- [Goal of the exercise]
Give back the entire listing verbatim.
___ Exercise input
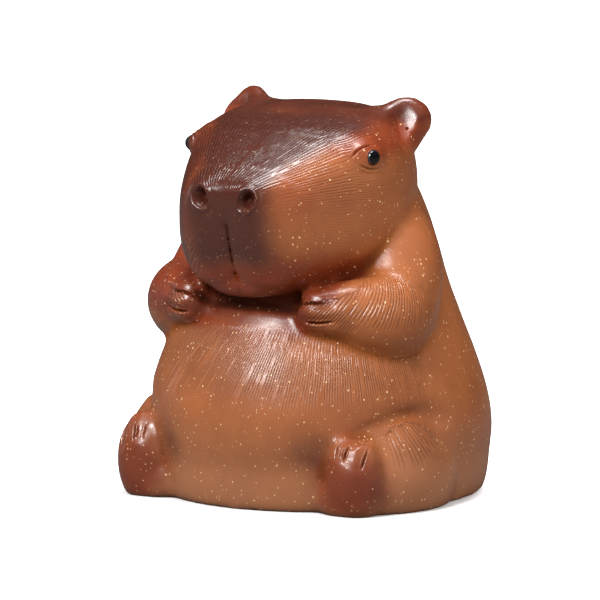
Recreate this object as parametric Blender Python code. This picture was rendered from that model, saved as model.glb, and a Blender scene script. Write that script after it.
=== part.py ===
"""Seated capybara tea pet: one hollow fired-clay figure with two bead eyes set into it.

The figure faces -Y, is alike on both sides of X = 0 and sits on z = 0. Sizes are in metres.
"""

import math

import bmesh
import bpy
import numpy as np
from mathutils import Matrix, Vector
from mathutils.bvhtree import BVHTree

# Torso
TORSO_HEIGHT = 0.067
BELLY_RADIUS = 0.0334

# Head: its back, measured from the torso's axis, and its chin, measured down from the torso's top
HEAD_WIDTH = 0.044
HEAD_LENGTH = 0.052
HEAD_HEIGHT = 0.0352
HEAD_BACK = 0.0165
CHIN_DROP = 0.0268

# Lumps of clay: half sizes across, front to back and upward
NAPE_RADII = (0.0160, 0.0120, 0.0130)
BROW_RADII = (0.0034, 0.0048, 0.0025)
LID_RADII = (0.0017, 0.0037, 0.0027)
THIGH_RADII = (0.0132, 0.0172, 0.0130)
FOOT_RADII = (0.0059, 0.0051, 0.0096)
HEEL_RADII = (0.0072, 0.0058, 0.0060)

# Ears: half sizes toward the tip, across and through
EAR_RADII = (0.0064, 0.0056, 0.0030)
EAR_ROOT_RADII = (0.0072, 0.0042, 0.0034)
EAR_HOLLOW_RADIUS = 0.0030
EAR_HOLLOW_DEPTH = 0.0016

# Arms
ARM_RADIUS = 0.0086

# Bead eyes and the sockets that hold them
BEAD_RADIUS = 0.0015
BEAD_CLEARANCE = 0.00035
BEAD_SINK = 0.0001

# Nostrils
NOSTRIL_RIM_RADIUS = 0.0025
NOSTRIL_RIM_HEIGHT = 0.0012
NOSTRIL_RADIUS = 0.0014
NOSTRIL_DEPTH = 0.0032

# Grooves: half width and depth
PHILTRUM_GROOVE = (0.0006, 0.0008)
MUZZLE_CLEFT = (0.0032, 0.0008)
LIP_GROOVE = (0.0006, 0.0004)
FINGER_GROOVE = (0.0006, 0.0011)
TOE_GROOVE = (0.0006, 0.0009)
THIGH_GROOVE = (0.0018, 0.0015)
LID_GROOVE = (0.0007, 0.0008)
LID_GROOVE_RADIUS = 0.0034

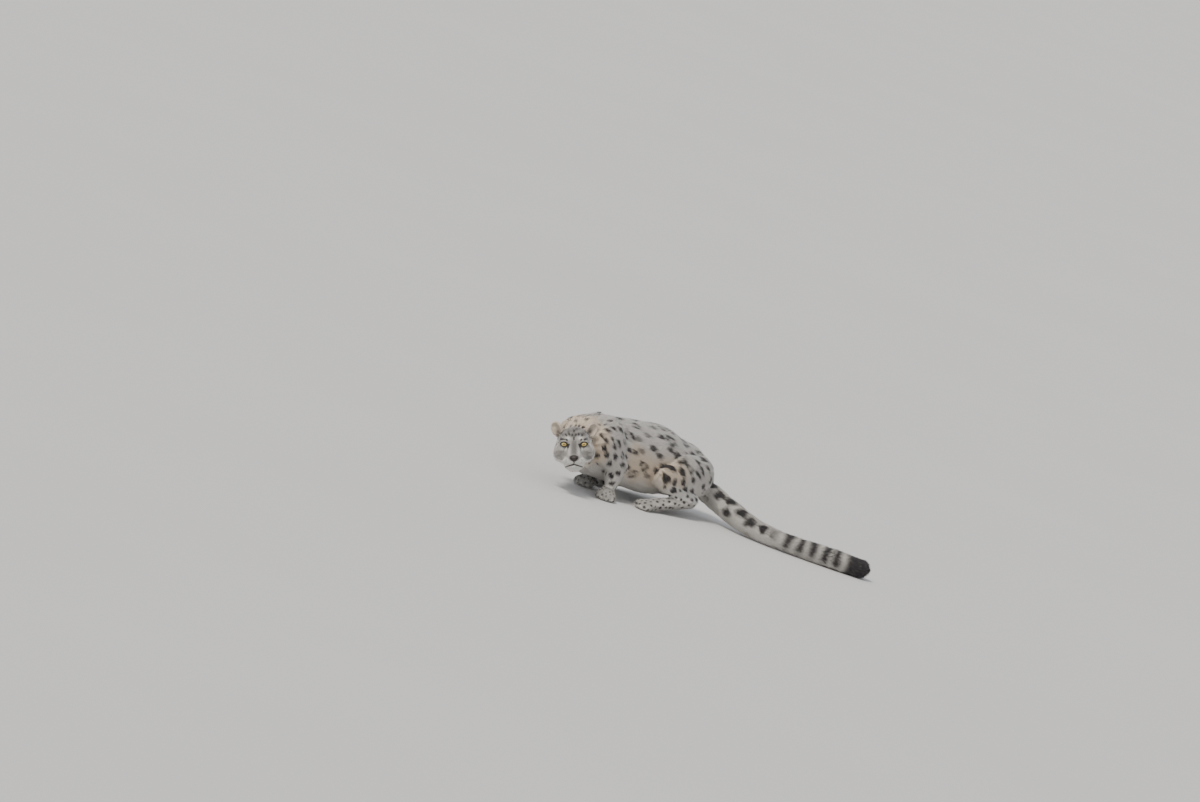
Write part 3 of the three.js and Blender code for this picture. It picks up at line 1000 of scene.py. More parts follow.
______
- [Result below]
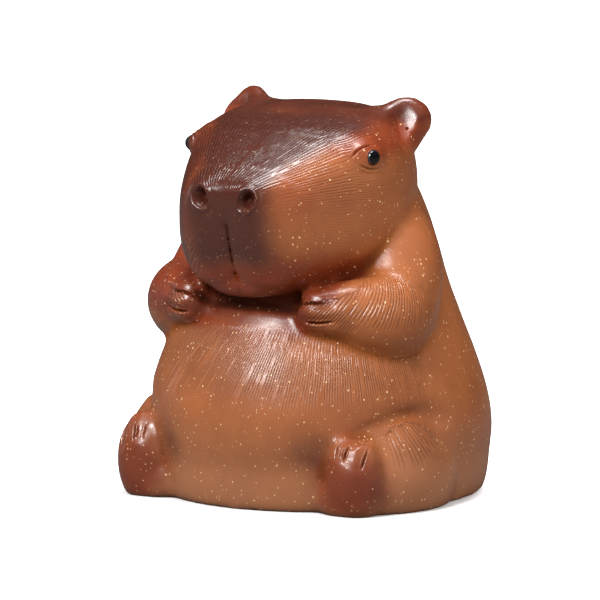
Recreate this object as parametric Blender Python code. This picture was rendered from that model, saved as model.glb, and a Blender scene script. Write that script after it.
=== part.py ===
"""Seated capybara tea pet: one hollow fired-clay figure with two bead eyes set into it.

The figure faces -Y, is alike on both sides of X = 0 and sits on z = 0. Sizes are in metres.
"""

import math

import bmesh
import bpy
import numpy as np
from mathutils import Matrix, Vector
from mathutils.bvhtree import BVHTree

# Torso
TORSO_HEIGHT = 0.067
BELLY_RADIUS = 0.0334

# Head: its back, measured from the torso's axis, and its chin, measured down from the torso's top
HEAD_WIDTH = 0.044
HEAD_LENGTH = 0.052
HEAD_HEIGHT = 0.0352
HEAD_BACK = 0.0165
CHIN_DROP = 0.0268

# Lumps of clay: half sizes across, front to back and upward
NAPE_RADII = (0.0160, 0.0120, 0.0130)
BROW_RADII = (0.0034, 0.0048, 0.0025)
LID_RADII = (0.0017, 0.0037, 0.0027)
THIGH_RADII = (0.0132, 0.0172, 0.0130)
FOOT_RADII = (0.0059, 0.0051, 0.0096)
HEEL_RADII = (0.0072, 0.0058, 0.0060)

# Ears: half sizes toward the tip, across and through
EAR_RADII = (0.0064, 0.0056, 0.0030)
EAR_ROOT_RADII = (0.0072, 0.0042, 0.0034)
EAR_HOLLOW_RADIUS = 0.0030
EAR_HOLLOW_DEPTH = 0.0016

# Arms
ARM_RADIUS = 0.0086

# Bead eyes and the sockets that hold them
BEAD_RADIUS = 0.0015
BEAD_CLEARANCE = 0.00035
BEAD_SINK = 0.0001

# Nostrils
NOSTRIL_RIM_RADIUS = 0.0025
NOSTRIL_RIM_HEIGHT = 0.0012
NOSTRIL_RADIUS = 0.0014
NOSTRIL_DEPTH = 0.0032

# Grooves: half width and depth
PHILTRUM_GROOVE = (0.0006, 0.0008)
MUZZLE_CLEFT = (0.0032, 0.0008)
LIP_GROOVE = (0.0006, 0.0004)
FINGER_GROOVE = (0.0006, 0.0011)
TOE_GROOVE = (0.0006, 0.0009)
THIGH_GROOVE = (0.0018, 0.0015)
LID_GROOVE = (0.0007, 0.0008)
LID_GROOVE_RADIUS = 0.0034

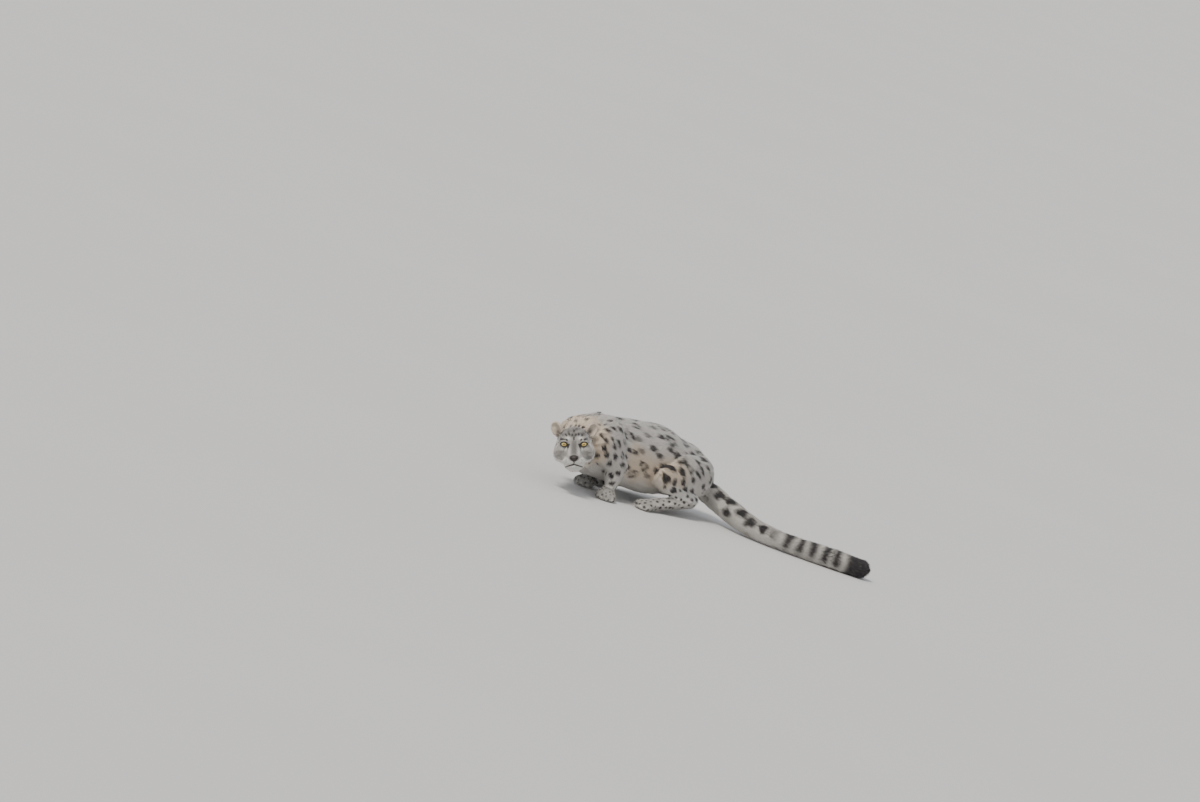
Write part 3 of the three.js and Blender code for this picture. It picks up at line 1000 of scene.py. More parts follow.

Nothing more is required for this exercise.